#### [Written problem]
Repeat the listing below in full, exactly as it stands.

#### [Supplied material]
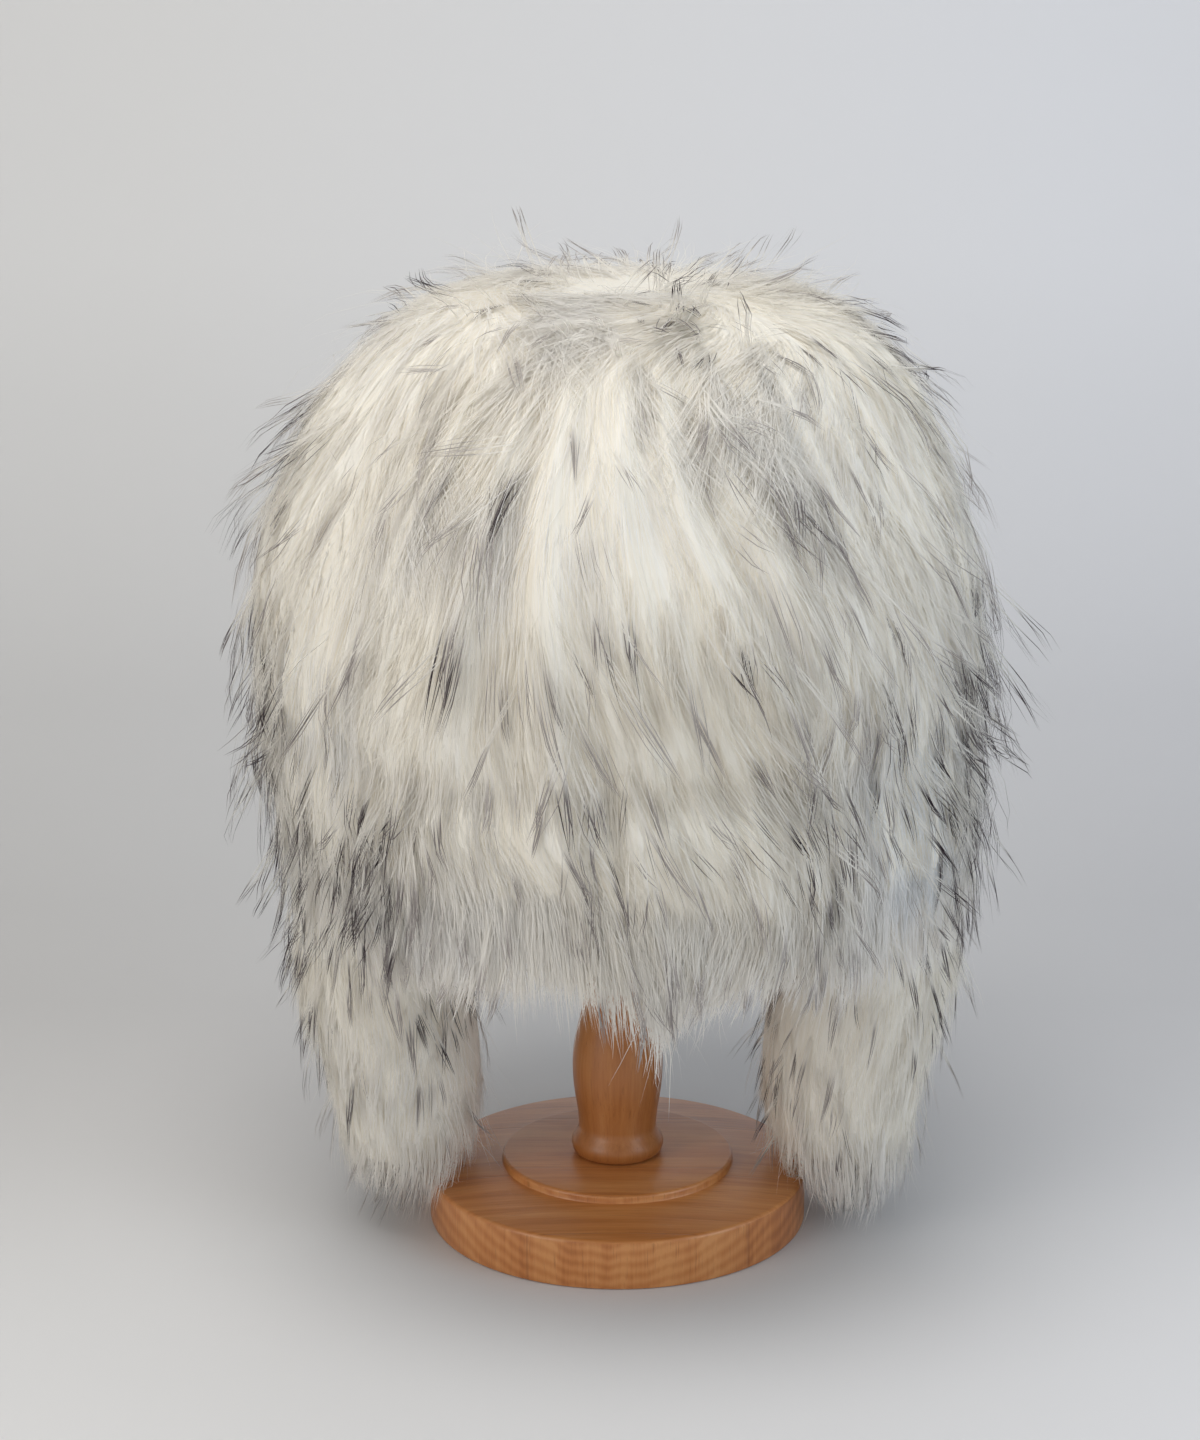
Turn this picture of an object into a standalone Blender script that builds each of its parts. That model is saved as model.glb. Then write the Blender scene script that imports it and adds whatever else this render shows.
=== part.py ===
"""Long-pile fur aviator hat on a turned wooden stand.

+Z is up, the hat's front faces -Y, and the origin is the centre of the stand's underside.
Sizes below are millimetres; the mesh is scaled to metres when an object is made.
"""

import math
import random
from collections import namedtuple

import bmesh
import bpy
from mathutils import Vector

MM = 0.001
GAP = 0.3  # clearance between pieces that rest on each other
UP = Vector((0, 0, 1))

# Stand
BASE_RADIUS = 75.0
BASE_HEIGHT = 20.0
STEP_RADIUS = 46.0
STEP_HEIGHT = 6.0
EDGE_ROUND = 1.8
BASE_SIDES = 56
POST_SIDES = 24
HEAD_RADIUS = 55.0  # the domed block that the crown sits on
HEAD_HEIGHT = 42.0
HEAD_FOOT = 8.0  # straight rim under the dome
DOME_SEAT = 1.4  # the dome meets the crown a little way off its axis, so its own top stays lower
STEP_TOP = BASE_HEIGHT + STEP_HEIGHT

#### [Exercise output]
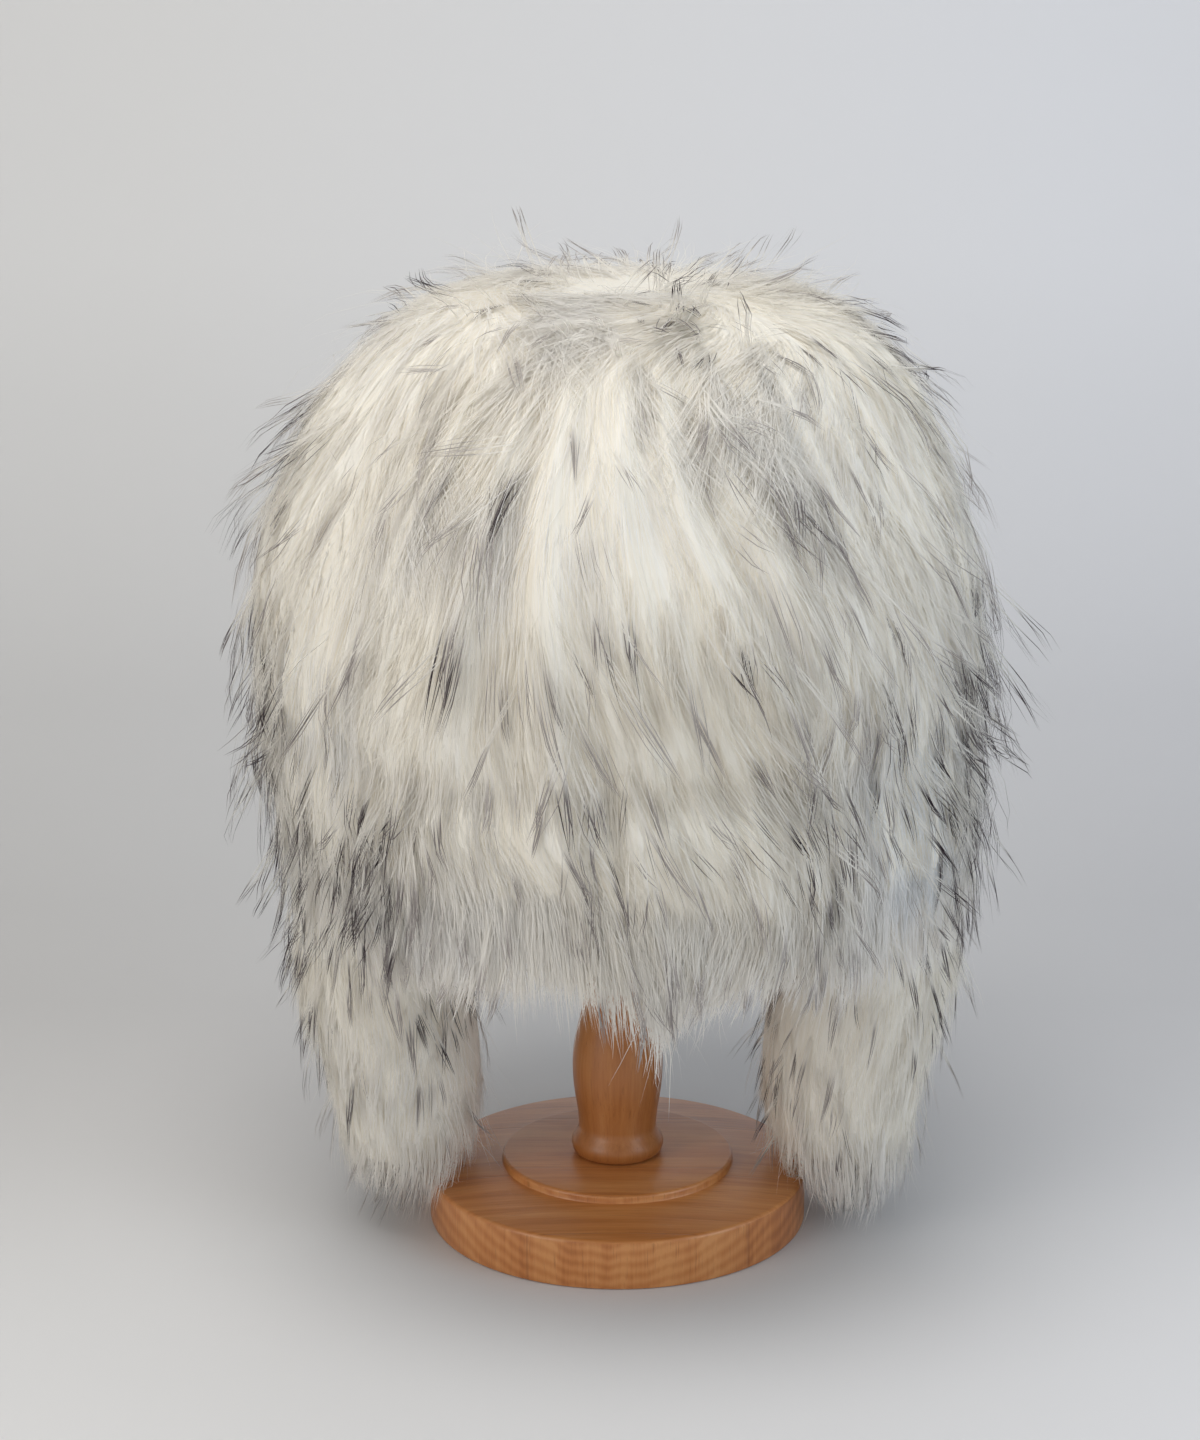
Turn this picture of an object into a standalone Blender script that builds each of its parts. That model is saved as model.glb. Then write the Blender scene script that imports it and adds whatever else this render shows.
=== part.py ===
"""Long-pile fur aviator hat on a turned wooden stand.

+Z is up, the hat's front faces -Y, and the origin is the centre of the stand's underside.
Sizes below are millimetres; the mesh is scaled to metres when an object is made.
"""

import math
import random
from collections import namedtuple

import bmesh
import bpy
from mathutils import Vector

MM = 0.001
GAP = 0.3  # clearance between pieces that rest on each other
UP = Vector((0, 0, 1))

# Stand
BASE_RADIUS = 75.0
BASE_HEIGHT = 20.0
STEP_RADIUS = 46.0
STEP_HEIGHT = 6.0
EDGE_ROUND = 1.8
BASE_SIDES = 56
POST_SIDES = 24
HEAD_RADIUS = 55.0  # the domed block that the crown sits on
HEAD_HEIGHT = 42.0
HEAD_FOOT = 8.0  # straight rim under the dome
DOME_SEAT = 1.4  # the dome meets the crown a little way off its axis, so its own top stays lower
STEP_TOP = BASE_HEIGHT + STEP_HEIGHT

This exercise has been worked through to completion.